Required task:
Your task is to extract every line from the material below exactly.

Material provided:
** Begin **

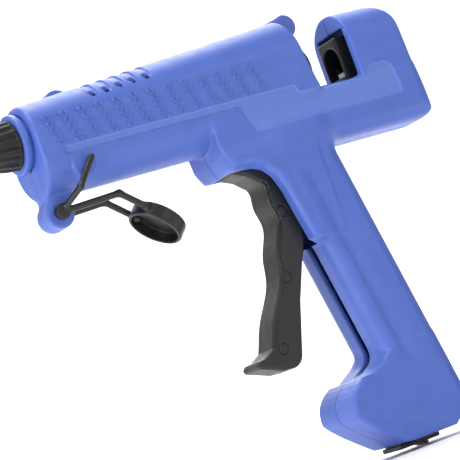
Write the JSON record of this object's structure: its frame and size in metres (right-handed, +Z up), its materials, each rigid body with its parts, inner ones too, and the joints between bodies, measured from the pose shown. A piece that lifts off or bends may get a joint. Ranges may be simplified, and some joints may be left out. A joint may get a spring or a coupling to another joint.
{
  "type": "glue gun",
  "caption": "Pistol-shaped hot-melt glue gun with a ribbed nozzle cover, two-part housing, feed trigger, folding wire stand, rocker switch and mains cord.",
  "frame": {"origin": "centre of the nozzle's outlet at its tip", "axes": "+X back along the barrel, +Y to the gun's right side, +Z up"},
  "size_m": [0.3206, 0.0774, 0.1962],
  "materials": {
    "housing": "fine satin texture",
    "black_rubber": "soft matte",
    "black_plastic": "satin",
    "brass": "machined",
    "aluminium": "as cast",
    "steel": "drawn",
    "ceramic": "fired",
    "phenolic": "moulded",
    "sleeve": "silicone",
    "trigger": "satin",
    "rocker_red": "glossy",
    "cord": "PVC, satin",
    "terminal": "moulded",
    "lead_brown": "insulation",
    "lead_blue": "insulation",
    "pins": "nickel plated"
  },
  "bodies": {
    "gun": {"left_housing": "housing", "right_housing": "housing", "nose_collar": "housing", "nozzle_cover": "black_rubber", "nozzle": "brass", "melt_chamber": "aluminium", "ptc_heater": "ceramic", "heater_clip": "steel", "front_holder": "phenolic", "rear_holder": "phenolic", "inlet_sleeve": "sleeve", "sleeve_clamp": "steel", "trigger_pin": "steel", "return_spring": "steel", "spring_post": "steel", "switch_frame": "black_plastic", "switch_body": "black_plastic", "strain_relief": "cord", "inner_cord": "cord", "cord_clamp": "black_plastic", "clamp_screws": "steel", "housing_screws": "steel", "terminal_block": "terminal", "live_lead": "lead_brown", "neutral_lead": "lead_blue", "cord_tube": "cord", "cord_coil": "cord", "coil_tie": "black_plastic", "plug_body": "cord", "plug_pins": "pins"},
    "trigger": {"trigger": "trigger", "arm_pin": "steel"},
    "link": {"link_rod": "steel"},
    "carriage": {"feed_carriage": "black_plastic", "jaw_pin": "steel", "carriage_pin": "steel"},
    "jaw": {"gripper_jaw": "steel"},
    "stand": {"stand": "black_plastic"},
    "rocker": {"rocker": "rocker_red"}
  },
  "joints": [
    {"name": "trigger_swing", "type": "hinge", "parent": "gun", "child": "trigger", "pos_m": [0.142, 0, -0.041], "axis": [0, -1, 0], "range_deg": [0, 10], "stiffness_Nm_per_rad": 1.4, "springref_deg": -11.46},
    {"name": "carriage_slide", "type": "slide", "parent": "gun", "child": "carriage", "axis": [-1, 0, 0], "range_m": [0, 0.0045], "deforming": ["return_spring"]},
    {"name": "link_turn", "type": "hinge", "parent": "trigger", "child": "link", "pos_m": [0.14414, 0, -0.01659], "axis": [0, -1, 0], "range_deg": [-10.3, 0.1]},
    {"name": "jaw_bite", "type": "hinge", "parent": "carriage", "child": "jaw", "pos_m": [0.1924, 0, -0.0082], "axis": [0, 1, 0], "range_deg": [0, 5], "stiffness_Nm_per_rad": 0.02, "springref_deg": -5.73},
    {"name": "stand_fold", "type": "hinge", "parent": "gun", "child": "stand", "pos_m": [0.0345, 0, -0.032], "axis": [0, 1, 0], "range_deg": [0, 110]},
    {"name": "rocker_tilt", "type": "hinge", "parent": "gun", "child": "rocker", "pos_m": [0.15633, 0, -0.163], "axis": [0, 1, 0], "range_deg": [0, 16]}
  ],
  "couplings": [
    {"joint": "carriage_slide", "follows": "trigger_swing", "m_per_rad": 0.02447},
    {"joint": "link_turn", "follows": "trigger_swing", "ratio": -1}
  ]
}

** End **

Full response:
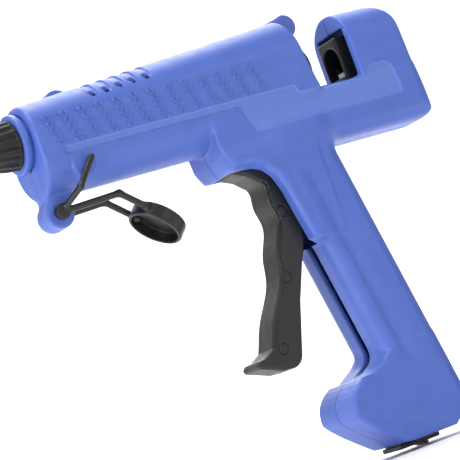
Write the JSON record of this object's structure: its frame and size in metres (right-handed, +Z up), its materials, each rigid body with its parts, inner ones too, and the joints between bodies, measured from the pose shown. A piece that lifts off or bends may get a joint. Ranges may be simplified, and some joints may be left out. A joint may get a spring or a coupling to another joint.
{
  "type": "glue gun",
  "caption": "Pistol-shaped hot-melt glue gun with a ribbed nozzle cover, two-part housing, feed trigger, folding wire stand, rocker switch and mains cord.",
  "frame": {"origin": "centre of the nozzle's outlet at its tip", "axes": "+X back along the barrel, +Y to the gun's right side, +Z up"},
  "size_m": [0.3206, 0.0774, 0.1962],
  "materials": {
    "housing": "fine satin texture",
    "black_rubber": "soft matte",
    "black_plastic": "satin",
    "brass": "machined",
    "aluminium": "as cast",
    "steel": "drawn",
    "ceramic": "fired",
    "phenolic": "moulded",
    "sleeve": "silicone",
    "trigger": "satin",
    "rocker_red": "glossy",
    "cord": "PVC, satin",
    "terminal": "moulded",
    "lead_brown": "insulation",
    "lead_blue": "insulation",
    "pins": "nickel plated"
  },
  "bodies": {
    "gun": {"left_housing": "housing", "right_housing": "housing", "nose_collar": "housing", "nozzle_cover": "black_rubber", "nozzle": "brass", "melt_chamber": "aluminium", "ptc_heater": "ceramic", "heater_clip": "steel", "front_holder": "phenolic", "rear_holder": "phenolic", "inlet_sleeve": "sleeve", "sleeve_clamp": "steel", "trigger_pin": "steel", "return_spring": "steel", "spring_post": "steel", "switch_frame": "black_plastic", "switch_body": "black_plastic", "strain_relief": "cord", "inner_cord": "cord", "cord_clamp": "black_plastic", "clamp_screws": "steel", "housing_screws": "steel", "terminal_block": "terminal", "live_lead": "lead_brown", "neutral_lead": "lead_blue", "cord_tube": "cord", "cord_coil": "cord", "coil_tie": "black_plastic", "plug_body": "cord", "plug_pins": "pins"},
    "trigger": {"trigger": "trigger", "arm_pin": "steel"},
    "link": {"link_rod": "steel"},
    "carriage": {"feed_carriage": "black_plastic", "jaw_pin": "steel", "carriage_pin": "steel"},
    "jaw": {"gripper_jaw": "steel"},
    "stand": {"stand": "black_plastic"},
    "rocker": {"rocker": "rocker_red"}
  },
  "joints": [
    {"name": "trigger_swing", "type": "hinge", "parent": "gun", "child": "trigger", "pos_m": [0.142, 0, -0.041], "axis": [0, -1, 0], "range_deg": [0, 10], "stiffness_Nm_per_rad": 1.4, "springref_deg": -11.46},
    {"name": "carriage_slide", "type": "slide", "parent": "gun", "child": "carriage", "axis": [-1, 0, 0], "range_m": [0, 0.0045], "deforming": ["return_spring"]},
    {"name": "link_turn", "type": "hinge", "parent": "trigger", "child": "link", "pos_m": [0.14414, 0, -0.01659], "axis": [0, -1, 0], "range_deg": [-10.3, 0.1]},
    {"name": "jaw_bite", "type": "hinge", "parent": "carriage", "child": "jaw", "pos_m": [0.1924, 0, -0.0082], "axis": [0, 1, 0], "range_deg": [0, 5], "stiffness_Nm_per_rad": 0.02, "springref_deg": -5.73},
    {"name": "stand_fold", "type": "hinge", "parent": "gun", "child": "stand", "pos_m": [0.0345, 0, -0.032], "axis": [0, 1, 0], "range_deg": [0, 110]},
    {"name": "rocker_tilt", "type": "hinge", "parent": "gun", "child": "rocker", "pos_m": [0.15633, 0, -0.163], "axis": [0, 1, 0], "range_deg": [0, 16]}
  ],
  "couplings": [
    {"joint": "carriage_slide", "follows": "trigger_swing", "m_per_rad": 0.02447},
    {"joint": "link_turn", "follows": "trigger_swing", "ratio": -1}
  ]
}